The purpose of constitutional amendments is to solve intractable problems that cannot be remedied by normal legislation. Since they alter the Supreme Law that binds every branch of government, amendments should be considered carefully, with an eye towards unforeseen circumstances and effects. Debates over emergency provisions are not as ideological as those over the Peace Clause or the Imperial System, but given its powers to provide exceptions to constitutional democracy, we should take great care to learn from historical cases and comparative texts to discern appropriate checks and balances.

1Winkler, Christian G. 2010. The Quest for Japan's New Constitution: An Analysis of Visions and Constitutional Reform Proposals (1980-2009): Routledge.
2 Translated from the original by the author. Original: 「 東日本大震災における政府の対応の反省も踏まえて、 緊急事態に対処するための仕組みを、憲法上明確に規定しました」https://www.jimin.jp/activity/colum/116667.html
3http://digital.asahi.com/articles/ASJ537SKRJ53ULFA00P.html
4http://www.masaki.j.u-tokyo.ac.jp/utas/utasindex.html
5石田勇治『ヒトラーとナチ・ドイツ』(講談社現代新書)2015
6Loveman, Brian.
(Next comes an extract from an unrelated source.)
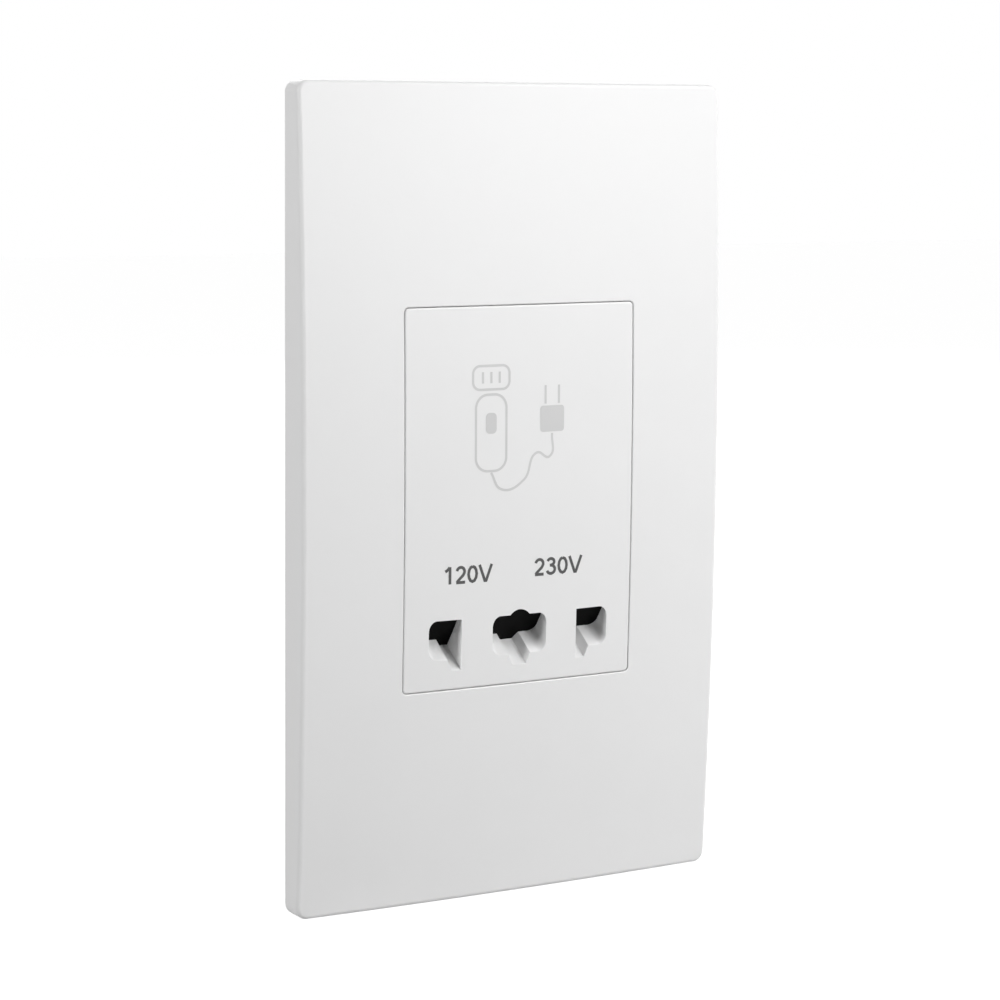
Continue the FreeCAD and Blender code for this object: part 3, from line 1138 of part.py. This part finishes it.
def leads():
    """The inner wiring, from the mains terminals round to the three contacts."""
    live, live_out = terminal_tail(2)
    neutral, neutral_out = terminal_tail(0)
    switch_in, switch_in_out = switch_tag_end(1 / 3)
    switch_on, switch_on_out = switch_tag_end(2 / 3)
    cutout_in, cutout_in_out = cutout_tag_end(-1)
    cutout_on, cutout_on_out = cutout_tag_end(1)
    pins = [pin_end(x) for x in PRIMARY_PIN_X + SECONDARY_PIN_X]
    tags = [contact_tag_end(index) for index in range(3)]
    side = HOUSING_INNER_SIDE - LEAD_SIDE_GAP
    return {
        "lead_live": [live, live_out, V(12, 18.5, -33), V(9, 21, -23), V(4, 21.5, -16),
                      V(0.6, 20, -14), switch_in_out, switch_in],
        "lead_switched": [switch_on, switch_on_out, V(-6, 17.5, -11.5), V(-11.5, 13, -8), cutout_in_out,
                cutout_in],
        "lead_cutout": [cutout_on, cutout_on_out, V(-7.2, 6, -4), V(-9.3, 4.4, -3), pins[1][1], pins[1][0]],
        "lead_neutral": [neutral, neutral_out, V(1.4 - side, 18.5, -36), V(-side, 13, -22), V(-side, 9, -8),
                V(3.2 - side, 5.5, -2.8), V(-15.8, 4.4, -2.6), pins[0][1], pins[0][0]],
        "lead_120v": [*tags[0], V(-10.5, 16.5, -3), V(-1, 17.2, -2.6), V(7.5, 14.5, -2.6),
                V(9.5, 8.5, -2.8),
                      pins[3][1], pins[3][0]],
        "lead_common": [*tags[1], V(2.2, 12.4, -2.2), V(4.3, 8, -1.8), pins[2][1], pins[2][0]],
        "lead_230v": [*tags[2], V(15.1, 12.2, -2), V(14.6, 8, -1.8), pins[4][1], pins[4][0]],
    }


def vents():
    """Rows of vent slots: through the top, through both sides and through the back."""
    slots = []
    middle = (VENT_COUNT - 1) / 2
    top = HOUSING_HEIGHT / 2
    side = HOUSING_WIDTH / 2
    for i in range(VENT_COUNT):
        step = (i - middle) * VENT_PITCH
        across = (VENT_START, VENT_START + VENT_LENGTH)
        slots.append(span_box((step - VENT_WIDTH / 2, step + VENT_WIDTH / 2), across,
                (top - MARGIN, top + MARGIN)))
        z = CORE_CENTRE_Z + step
        level = (z - VENT_WIDTH / 2, z + VENT_WIDTH / 2)
        for sign in (-1, 1):
            x = sorted((sign * (side - MARGIN), sign * (side + MARGIN)))
            slots.append(span_box(x, across, level))
    return slots


def housing_space(inset):
    """The outside of the deep box moved in by inset: its back is narrower, behind sloping shoulders."""
    wide = HOUSING_WIDTH / 2 - inset
    narrow = HOUSING_BACK_WIDTH / 2 - inset
    shoulder = HOUSING_SHOULDER - inset * SHOULDER_EASE
    slope_end = shoulder + wide - narrow
    front = -HOUSING_SEAT_DEPTH - inset
    back = HOUSING_DEPTH - inset
    half = HOUSING_HEIGHT / 2 - inset
    radius = max(HOUSING_BACK_RADIUS - inset, 0)
    left = [(-wide, front, 0), (-wide, shoulder, 0), (-narrow, slope_end, 0), (-narrow, back, radius)]
    right = [(-x, y, r) for x, y, r in reversed(left)]
    plan = Part.Face(rounded_wire(left + right, lambda p: V(p.x, p.y, -half))).extrude(V(0, 0, 2 * half))
    outline = [(front, -half, 0), (back, -half, radius), (back, half, radius), (front, half, 0)]
    side = prism_x(outline, -wide, wide)
    corners = block_y(2 * wide, 2 * half, HOUSING_CORNER_RADIUS - inset, front, back)
    return plan.common(side).common(corners)


def rear_housing():
    """The deep box behind the frame: columns, transformer bosses, vents and terminal openings."""
    outside = housing_space(0)
    shell = outside.cut([housing_space(HOUSING_WALL)] + vents())
    starts = [place - V(0, HOUSING_SEAT_DEPTH, 0) for place in column_places()]
    columns = [rod(COLUMN_RADIUS, start, Y_AXIS, COLUMN_LENGTH) for start in starts]
    bosses = [rod(CORE_BOSS_RADIUS, place + V(0, CORE_BACK, 0), Y_AXIS, HOUSING_INNER_BACK - CORE_BACK)
              for place in core_screw_places()]
    shell = shell.fuse([post.common(outside) for post in columns + bosses])
    cuts = [rod(SCREW_PILOT_RADIUS, start, Y_AXIS, HOUSING_SCREW_LENGTH) for start in starts]
    cuts += [rod(SCREW_PILOT_RADIUS, place + V(0, CORE_BACK, 0), Y_AXIS, CORE_SCREW_BITE + STRIP)
             for place in core_screw_places()]
    for index in range(3):
        x = terminal_x(index)
        cuts.append(rod(ENTRY_RADIUS, V(x, TERMINAL_BORE_Y, -HOUSING_HEIGHT / 2 - MARGIN), Z_AXIS,
                2 * MARGIN))
        driver = V(x, HOUSING_INNER_BACK - STRIP, (TERMINAL_BOTTOM + TERMINAL_TOP) / 2)
        cuts.append(rod(DRIVER_RADIUS, driver, Y_AXIS, 2 * MARGIN))
    return shell.cut(cuts).removeSplitter()


def housing_screws():
    """Four screws through the support frame into the housing's columns."""
    screws = []
    for place in column_places():
        under_head = place - V(0, FRAME_PANEL, 0)
        length = HOUSING_SCREW_LENGTH + FRAME_PANEL - STRIP
        screws.append(screw(under_head, Y_AXIS, SCREW_HEAD_RADIUS, SCREW_HEAD_HEIGHT, SCREW_RADIUS, length))
    return Part.Compound(screws)


def build_all():
    """Every piece by the name of its node."""
    primary, secondary = chamber_levels()
    pieces = {
        "front_plate": front_plate(),
        "support_frame": support_frame(),
        "socket_face": socket_face(),
        "shutter": shutter(),
        "shutter_spring_left": shutter_spring(-1),
        "shutter_spring_right": shutter_spring(1),
        "contact_carrier": contact_carrier(),
        "carrier_screws": carrier_screws(),
        "switch_body": switch_body(),
        "switch_plunger": switch_plunger(),
        "transformer_core": transformer_core(),
        "core_screws": core_screws(),
        "bobbin": bobbin(),
        "bobbin_pins": bobbin_pins(),
        "primary_winding": winding(primary),
        "secondary_winding": winding(secondary),
        "primary_tape": winding_tape(primary),
        "secondary_tape": winding_tape(secondary),
        "thermal_cutout": thermal_cutout(),
        "terminal_block": terminal_block(),
        "terminal_screws": terminal_screws(),
        "rear_housing": rear_housing(),
        "housing_screws": housing_screws(),
    }
    for name, place in zip(("contact_120v", "contact_common", "contact_230v"), contact_places()):
        pieces[name] = contact(*place)
    for index, name in enumerate(TERMINAL_NAMES):
        pieces[name] = terminal(index)
    for name, points in leads().items():
        pieces[name] = lead(points)
    return pieces


os.makedirs("parts", exist_ok=True)
for node, solid in build_all().items():
    solid.exportStep("parts/" + node + ".step")
    print(node, "solids", len(solid.Solids), "valid", solid.isValid(), "volume", round(solid.Volume, 1))
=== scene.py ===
import json
import math

import bpy
from mathutils import Matrix, Vector
from mathutils.bvhtree import BVHTree


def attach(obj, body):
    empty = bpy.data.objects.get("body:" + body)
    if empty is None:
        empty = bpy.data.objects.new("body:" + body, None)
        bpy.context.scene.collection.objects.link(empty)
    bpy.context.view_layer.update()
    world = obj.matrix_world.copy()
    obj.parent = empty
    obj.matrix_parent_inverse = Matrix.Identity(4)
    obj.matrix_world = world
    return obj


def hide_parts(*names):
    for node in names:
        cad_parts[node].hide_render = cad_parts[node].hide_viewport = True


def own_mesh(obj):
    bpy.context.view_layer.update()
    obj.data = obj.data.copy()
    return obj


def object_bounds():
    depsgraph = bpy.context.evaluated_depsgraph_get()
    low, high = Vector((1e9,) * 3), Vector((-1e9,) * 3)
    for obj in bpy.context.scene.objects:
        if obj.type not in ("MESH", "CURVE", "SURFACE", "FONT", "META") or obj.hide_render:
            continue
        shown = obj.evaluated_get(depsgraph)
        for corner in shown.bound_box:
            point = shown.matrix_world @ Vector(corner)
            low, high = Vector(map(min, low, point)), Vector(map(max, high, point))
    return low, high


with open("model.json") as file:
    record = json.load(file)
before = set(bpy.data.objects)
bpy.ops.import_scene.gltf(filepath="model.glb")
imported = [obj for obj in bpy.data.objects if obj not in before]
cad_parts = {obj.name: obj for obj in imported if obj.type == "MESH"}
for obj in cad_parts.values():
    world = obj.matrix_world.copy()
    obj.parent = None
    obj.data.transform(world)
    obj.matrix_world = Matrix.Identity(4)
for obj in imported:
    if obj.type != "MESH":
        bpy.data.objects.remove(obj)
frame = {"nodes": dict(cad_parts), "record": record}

cad_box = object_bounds()
NODES = frame["nodes"]
MM = 0.001

# Camera, fitted to the plate's and the insert's edges in the photograph
CAMERA_YAW = math.radians(30.41)
CAMERA_PITCH = math.radians(7.66)
CAMERA_ROLL = math.radians(0.55)
CAMERA_DISTANCE = 0.521
CAMERA_LENS = 103.68
CAMERA_SENSOR = 36.0
CAMERA_SHIFT = (0.0025, -0.010)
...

The Constitution of Tyranny: Regimes of Exception in Spanish America. (Pittsburgh: University of Pittsburgh Press). 1993
7 Elkins, Zachary, Tom Ginsburg, and James Melton. 2009. The Endurance of National Constitutions. Cambridge: Cambridge University Press. http://comparativeconstitutionsproject.org.
8 The percentages in parentheses are the percentage of contemporary constitutions that specify that topic
9 McElwain, Kenneth Mori and Christian G. Winkler. 2015. "What's Unique about Japan's Constitution? A Comparative and Historical Analysis." Journal of Japanese Studies 41.